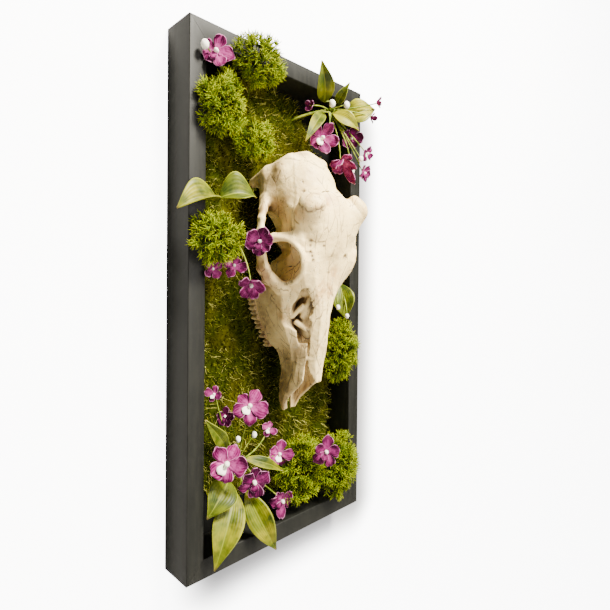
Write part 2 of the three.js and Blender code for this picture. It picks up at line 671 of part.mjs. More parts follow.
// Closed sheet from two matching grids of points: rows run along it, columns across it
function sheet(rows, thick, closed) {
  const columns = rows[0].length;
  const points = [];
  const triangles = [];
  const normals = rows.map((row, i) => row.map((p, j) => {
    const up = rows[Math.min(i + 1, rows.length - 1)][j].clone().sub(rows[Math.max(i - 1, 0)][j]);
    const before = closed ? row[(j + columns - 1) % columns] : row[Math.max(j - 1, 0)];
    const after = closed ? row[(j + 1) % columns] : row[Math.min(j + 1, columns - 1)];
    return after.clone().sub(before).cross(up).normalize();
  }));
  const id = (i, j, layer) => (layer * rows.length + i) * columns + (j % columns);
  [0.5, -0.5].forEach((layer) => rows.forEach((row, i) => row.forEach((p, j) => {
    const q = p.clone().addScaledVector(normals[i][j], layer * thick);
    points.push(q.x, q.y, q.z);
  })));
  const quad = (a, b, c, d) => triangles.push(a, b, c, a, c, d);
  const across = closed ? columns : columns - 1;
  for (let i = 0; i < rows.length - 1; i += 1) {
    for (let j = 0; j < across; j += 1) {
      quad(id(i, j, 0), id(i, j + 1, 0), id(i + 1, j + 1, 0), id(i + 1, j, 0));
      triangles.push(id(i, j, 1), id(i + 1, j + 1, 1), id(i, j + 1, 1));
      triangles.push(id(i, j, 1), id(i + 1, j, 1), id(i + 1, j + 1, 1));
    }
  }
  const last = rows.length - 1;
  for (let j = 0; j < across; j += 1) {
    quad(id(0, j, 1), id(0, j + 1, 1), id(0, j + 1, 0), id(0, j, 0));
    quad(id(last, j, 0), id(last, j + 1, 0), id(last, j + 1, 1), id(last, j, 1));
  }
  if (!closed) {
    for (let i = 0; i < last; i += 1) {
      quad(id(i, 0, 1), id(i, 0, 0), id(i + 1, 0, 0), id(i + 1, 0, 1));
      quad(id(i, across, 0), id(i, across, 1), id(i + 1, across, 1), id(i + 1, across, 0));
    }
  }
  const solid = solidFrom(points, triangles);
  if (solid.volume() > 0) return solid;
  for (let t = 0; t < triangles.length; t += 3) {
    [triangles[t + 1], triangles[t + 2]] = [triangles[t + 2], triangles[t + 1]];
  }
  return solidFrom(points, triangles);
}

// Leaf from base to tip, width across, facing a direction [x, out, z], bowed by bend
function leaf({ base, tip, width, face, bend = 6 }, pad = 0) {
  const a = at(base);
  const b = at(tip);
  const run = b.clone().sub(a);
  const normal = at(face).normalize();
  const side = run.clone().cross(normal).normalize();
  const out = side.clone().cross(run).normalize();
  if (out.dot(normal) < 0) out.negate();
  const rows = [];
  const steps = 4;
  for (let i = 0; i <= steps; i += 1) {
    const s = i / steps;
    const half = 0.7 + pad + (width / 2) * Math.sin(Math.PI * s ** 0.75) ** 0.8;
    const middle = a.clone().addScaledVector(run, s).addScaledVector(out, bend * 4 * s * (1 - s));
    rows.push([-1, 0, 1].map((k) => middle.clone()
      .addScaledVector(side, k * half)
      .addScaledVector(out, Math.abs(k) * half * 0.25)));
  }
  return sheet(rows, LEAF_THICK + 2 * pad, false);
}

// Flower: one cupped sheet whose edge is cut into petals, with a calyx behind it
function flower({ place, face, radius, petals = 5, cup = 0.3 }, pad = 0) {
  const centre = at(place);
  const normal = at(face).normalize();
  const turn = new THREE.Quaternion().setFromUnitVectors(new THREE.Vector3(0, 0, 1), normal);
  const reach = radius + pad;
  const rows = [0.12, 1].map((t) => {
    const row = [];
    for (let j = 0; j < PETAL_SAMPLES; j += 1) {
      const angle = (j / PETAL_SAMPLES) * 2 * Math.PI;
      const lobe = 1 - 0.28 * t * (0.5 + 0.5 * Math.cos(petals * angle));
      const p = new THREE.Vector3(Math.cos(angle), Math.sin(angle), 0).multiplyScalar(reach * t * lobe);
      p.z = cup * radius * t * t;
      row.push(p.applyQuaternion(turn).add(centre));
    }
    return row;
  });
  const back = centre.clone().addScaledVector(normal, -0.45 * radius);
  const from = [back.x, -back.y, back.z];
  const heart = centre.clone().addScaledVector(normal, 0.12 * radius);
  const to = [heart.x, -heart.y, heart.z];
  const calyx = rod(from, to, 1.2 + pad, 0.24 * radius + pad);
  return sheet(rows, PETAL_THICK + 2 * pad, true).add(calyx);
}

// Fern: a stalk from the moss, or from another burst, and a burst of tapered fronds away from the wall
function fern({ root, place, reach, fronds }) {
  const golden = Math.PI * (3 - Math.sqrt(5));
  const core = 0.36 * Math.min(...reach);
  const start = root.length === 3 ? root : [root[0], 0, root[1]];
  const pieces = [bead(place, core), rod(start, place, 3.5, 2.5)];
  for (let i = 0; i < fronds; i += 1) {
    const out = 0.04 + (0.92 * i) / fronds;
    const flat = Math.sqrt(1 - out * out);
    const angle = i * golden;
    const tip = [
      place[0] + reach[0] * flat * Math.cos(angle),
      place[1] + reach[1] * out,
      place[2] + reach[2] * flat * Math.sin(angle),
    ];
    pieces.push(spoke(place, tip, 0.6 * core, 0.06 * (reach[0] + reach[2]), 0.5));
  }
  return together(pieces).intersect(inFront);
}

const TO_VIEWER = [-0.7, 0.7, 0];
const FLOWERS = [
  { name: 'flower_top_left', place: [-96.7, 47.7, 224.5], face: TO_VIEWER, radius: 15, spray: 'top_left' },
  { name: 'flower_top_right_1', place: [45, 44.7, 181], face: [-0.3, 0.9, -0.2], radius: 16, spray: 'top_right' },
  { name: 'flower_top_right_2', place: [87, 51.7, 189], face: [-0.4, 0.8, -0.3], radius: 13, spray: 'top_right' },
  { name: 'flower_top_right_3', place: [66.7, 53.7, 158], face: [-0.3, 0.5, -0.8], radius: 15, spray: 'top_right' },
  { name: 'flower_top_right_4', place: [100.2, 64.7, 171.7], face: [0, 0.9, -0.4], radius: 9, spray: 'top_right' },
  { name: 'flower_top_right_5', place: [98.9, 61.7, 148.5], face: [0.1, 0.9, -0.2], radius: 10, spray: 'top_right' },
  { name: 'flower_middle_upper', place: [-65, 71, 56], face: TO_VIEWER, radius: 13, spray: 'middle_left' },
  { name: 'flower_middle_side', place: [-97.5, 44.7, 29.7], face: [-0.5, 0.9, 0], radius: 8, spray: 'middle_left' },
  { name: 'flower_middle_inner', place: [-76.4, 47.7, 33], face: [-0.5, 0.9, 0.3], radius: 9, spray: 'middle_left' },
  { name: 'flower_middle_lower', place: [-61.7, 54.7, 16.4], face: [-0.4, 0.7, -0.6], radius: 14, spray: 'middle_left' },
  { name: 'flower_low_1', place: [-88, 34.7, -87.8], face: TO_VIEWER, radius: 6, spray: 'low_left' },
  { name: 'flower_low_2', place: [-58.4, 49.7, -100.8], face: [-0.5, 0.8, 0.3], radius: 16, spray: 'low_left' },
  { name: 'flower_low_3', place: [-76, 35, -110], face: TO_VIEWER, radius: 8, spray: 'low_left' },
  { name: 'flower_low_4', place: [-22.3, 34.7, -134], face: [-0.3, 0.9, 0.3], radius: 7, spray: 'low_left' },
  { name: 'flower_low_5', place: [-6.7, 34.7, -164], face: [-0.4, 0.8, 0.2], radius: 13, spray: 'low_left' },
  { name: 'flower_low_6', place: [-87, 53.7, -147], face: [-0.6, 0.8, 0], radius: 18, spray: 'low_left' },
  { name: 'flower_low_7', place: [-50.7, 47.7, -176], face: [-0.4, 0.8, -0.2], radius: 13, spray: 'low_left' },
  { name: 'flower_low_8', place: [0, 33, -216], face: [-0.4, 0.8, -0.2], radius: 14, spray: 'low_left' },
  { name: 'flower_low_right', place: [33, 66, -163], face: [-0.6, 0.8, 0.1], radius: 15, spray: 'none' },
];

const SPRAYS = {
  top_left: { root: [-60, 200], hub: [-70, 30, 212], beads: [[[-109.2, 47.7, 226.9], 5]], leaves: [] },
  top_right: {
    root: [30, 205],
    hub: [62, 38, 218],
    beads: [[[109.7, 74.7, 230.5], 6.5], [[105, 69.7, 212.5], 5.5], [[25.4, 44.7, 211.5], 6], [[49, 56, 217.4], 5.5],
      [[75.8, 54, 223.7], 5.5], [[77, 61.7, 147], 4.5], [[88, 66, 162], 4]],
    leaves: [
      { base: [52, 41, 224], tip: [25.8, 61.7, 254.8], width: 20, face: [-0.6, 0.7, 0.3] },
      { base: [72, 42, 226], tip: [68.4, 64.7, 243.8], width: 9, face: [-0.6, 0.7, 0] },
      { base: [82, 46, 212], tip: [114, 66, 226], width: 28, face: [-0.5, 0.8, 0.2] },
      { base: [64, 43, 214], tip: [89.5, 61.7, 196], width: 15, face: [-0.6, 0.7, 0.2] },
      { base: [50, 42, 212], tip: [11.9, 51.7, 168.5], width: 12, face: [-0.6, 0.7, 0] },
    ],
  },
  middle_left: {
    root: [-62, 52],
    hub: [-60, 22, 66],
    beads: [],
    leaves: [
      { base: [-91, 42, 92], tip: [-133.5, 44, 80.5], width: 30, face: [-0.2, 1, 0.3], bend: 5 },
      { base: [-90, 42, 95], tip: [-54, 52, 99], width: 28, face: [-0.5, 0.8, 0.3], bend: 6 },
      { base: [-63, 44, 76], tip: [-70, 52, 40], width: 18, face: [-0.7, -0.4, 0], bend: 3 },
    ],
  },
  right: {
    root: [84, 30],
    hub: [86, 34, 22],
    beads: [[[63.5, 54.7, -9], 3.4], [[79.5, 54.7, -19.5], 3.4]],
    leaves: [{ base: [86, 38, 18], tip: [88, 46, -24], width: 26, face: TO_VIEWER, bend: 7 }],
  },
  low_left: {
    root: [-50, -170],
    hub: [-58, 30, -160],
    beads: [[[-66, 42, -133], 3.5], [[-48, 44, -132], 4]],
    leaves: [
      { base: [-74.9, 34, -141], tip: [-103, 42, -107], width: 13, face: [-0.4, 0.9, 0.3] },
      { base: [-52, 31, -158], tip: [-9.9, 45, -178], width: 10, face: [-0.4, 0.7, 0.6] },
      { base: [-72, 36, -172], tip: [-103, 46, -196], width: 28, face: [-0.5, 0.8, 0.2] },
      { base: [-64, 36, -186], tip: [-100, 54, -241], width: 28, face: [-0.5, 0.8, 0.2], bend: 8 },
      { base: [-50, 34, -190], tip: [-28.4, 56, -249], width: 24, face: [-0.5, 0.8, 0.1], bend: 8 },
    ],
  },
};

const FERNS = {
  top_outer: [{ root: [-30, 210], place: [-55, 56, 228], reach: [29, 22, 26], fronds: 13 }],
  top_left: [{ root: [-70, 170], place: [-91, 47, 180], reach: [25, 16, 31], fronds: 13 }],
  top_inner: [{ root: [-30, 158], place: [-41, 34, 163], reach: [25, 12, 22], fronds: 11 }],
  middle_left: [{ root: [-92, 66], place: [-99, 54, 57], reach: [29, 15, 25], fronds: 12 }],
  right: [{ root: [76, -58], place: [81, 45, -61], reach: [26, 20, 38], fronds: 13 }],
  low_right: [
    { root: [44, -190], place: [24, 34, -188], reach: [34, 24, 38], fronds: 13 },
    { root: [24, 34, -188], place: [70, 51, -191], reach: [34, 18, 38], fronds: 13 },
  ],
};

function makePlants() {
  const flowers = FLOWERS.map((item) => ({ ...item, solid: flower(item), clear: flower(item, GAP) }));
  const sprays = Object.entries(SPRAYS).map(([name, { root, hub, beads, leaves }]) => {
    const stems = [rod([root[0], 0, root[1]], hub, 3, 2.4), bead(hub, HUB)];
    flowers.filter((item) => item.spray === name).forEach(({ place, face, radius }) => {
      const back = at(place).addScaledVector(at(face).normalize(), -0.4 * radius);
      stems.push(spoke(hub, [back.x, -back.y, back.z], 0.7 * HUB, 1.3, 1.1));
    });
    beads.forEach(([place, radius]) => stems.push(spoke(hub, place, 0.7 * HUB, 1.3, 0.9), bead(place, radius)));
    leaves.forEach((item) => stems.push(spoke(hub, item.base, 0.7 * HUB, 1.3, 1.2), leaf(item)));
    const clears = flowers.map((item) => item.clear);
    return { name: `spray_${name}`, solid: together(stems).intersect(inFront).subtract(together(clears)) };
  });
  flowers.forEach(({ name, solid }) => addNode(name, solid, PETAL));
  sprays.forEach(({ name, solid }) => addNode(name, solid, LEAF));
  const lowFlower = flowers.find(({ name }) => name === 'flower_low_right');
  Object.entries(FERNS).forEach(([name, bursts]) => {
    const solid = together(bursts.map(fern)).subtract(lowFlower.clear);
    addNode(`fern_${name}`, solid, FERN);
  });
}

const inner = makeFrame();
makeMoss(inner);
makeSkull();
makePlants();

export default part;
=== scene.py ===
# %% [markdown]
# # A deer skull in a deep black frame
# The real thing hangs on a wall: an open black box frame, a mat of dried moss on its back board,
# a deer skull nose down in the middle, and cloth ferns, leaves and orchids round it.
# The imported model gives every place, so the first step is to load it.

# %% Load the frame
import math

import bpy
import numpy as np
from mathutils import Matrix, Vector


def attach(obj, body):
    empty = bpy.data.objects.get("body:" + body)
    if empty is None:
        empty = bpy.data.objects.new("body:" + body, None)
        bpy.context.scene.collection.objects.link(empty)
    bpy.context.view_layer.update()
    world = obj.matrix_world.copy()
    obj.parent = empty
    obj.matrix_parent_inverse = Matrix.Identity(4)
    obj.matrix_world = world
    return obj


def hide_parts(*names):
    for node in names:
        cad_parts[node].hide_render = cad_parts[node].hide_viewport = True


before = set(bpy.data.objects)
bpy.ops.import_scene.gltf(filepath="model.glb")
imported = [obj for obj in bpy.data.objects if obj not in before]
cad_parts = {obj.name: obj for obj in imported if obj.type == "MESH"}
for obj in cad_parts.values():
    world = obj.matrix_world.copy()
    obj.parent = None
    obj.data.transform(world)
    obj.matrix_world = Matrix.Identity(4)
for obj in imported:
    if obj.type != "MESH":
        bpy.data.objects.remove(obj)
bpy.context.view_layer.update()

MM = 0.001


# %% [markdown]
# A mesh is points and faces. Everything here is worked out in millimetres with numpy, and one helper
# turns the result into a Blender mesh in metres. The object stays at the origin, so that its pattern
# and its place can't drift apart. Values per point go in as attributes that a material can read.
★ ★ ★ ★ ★
## [EXERCISE REQUIREMENTS]
In the listing above, locate the line containing "const clears = flowers.map((item)" and the line containing "if empty is". Extract those two lines and every line between them, exactly as written, and only those.

## [WRITTEN ANSWER]
    const clears = flowers.map((item) => item.clear);
    return { name: `spray_${name}`, solid: together(stems).intersect(inFront).subtract(together(clears)) };
  });
  flowers.forEach(({ name, solid }) => addNode(name, solid, PETAL));
  sprays.forEach(({ name, solid }) => addNode(name, solid, LEAF));
  const lowFlower = flowers.find(({ name }) => name === 'flower_low_right');
  Object.entries(FERNS).forEach(([name, bursts]) => {
    const solid = together(bursts.map(fern)).subtract(lowFlower.clear);
    addNode(`fern_${name}`, solid, FERN);
  });
}

const inner = makeFrame();
makeMoss(inner);
makeSkull();
makePlants();

export default part;
=== scene.py ===
# %% [markdown]
# # A deer skull in a deep black frame
# The real thing hangs on a wall: an open black box frame, a mat of dried moss on its back board,
# a deer skull nose down in the middle, and cloth ferns, leaves and orchids round it.
# The imported model gives every place, so the first step is to load it.

# %% Load the frame
import math

import bpy
import numpy as np
from mathutils import Matrix, Vector


def attach(obj, body):
    empty = bpy.data.objects.get("body:" + body)
    if empty is None:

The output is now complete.